Naidu also realises that unlike the late 90s, when he was at the forefront of a Third Front, the possibility of such a formation now is difficult. He still believes the TDP and the BJP are a natural alliance but their ability to do a repeat in 2019 will depend largely on how many of the promises made to Andhra are kept.


When Andhra Pradesh was bifurcated in June 2014, it left the residuary state of Andhra Pradesh without a capital (as revenue generator Hyderabad went to Telangana) and many of the big ticket educational institutions like IIT, BITS that were mostly located in and around Hyderabad. The AP Reorganisation Act therefore envisaged hand holding by the Centre till Andhra Pradesh was strong enough to stand on its own legs, especially since it started with a revenue deficit of Rs 16000 crore.

But while implementing the Act is a work in progress, much frothing at the mouth is happening over `Being Special’. It is this nomenclature that has been at the centre of the political discourse, with opposition parties alleging that by refusing to treat Andhra as special, the Centre has pretty much disowned it.

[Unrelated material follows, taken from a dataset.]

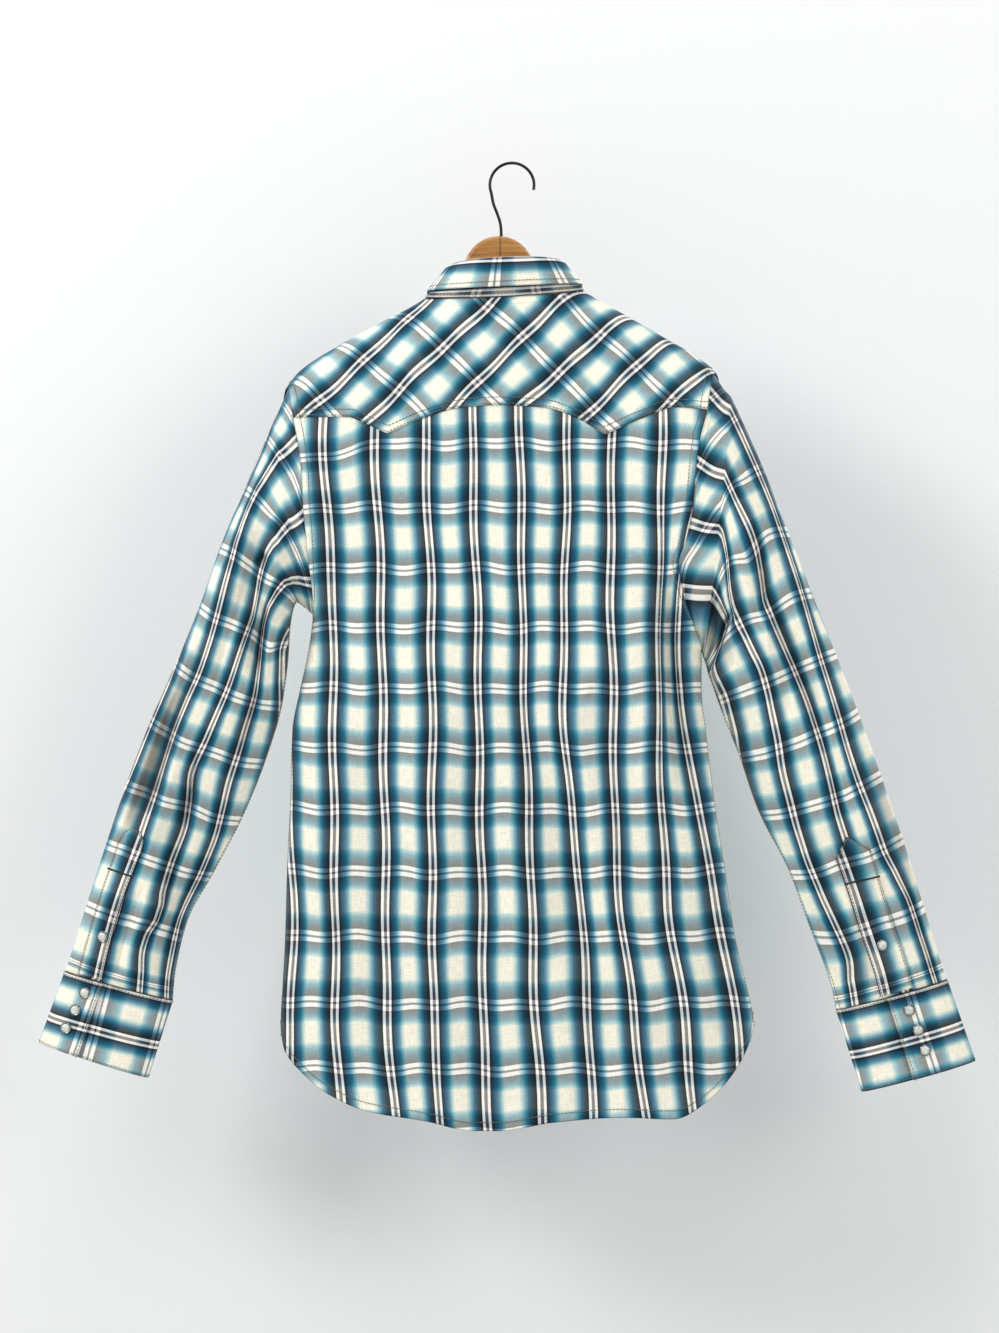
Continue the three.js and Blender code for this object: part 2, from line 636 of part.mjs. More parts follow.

What is this Special Category Status (SCS)? It would essentially mean that in all central sector schemes, as opposed to the Centre-State share of 70:30 (which is now being made 60:40), a SCS state would get it in the ratio of 90:10.

Now the SCS is not part of the Act but former Prime minister Dr Manmohan Singh promised that Andhra will get the status for five years during the discussion on division in Parliament. The BJP, in a bid to score brownie points, said it will grant SCS for ten years if it came to power. The same featured in its manifesto and was mentioned by Modi during an election meeting.

As it turned out, it was only a jumla.

Finance minister Arun Jaitley has thrown the ball into the 14th Finance Commission court why SCS cannot be granted, virtually shutting the doors on any hopes that Andhra may have.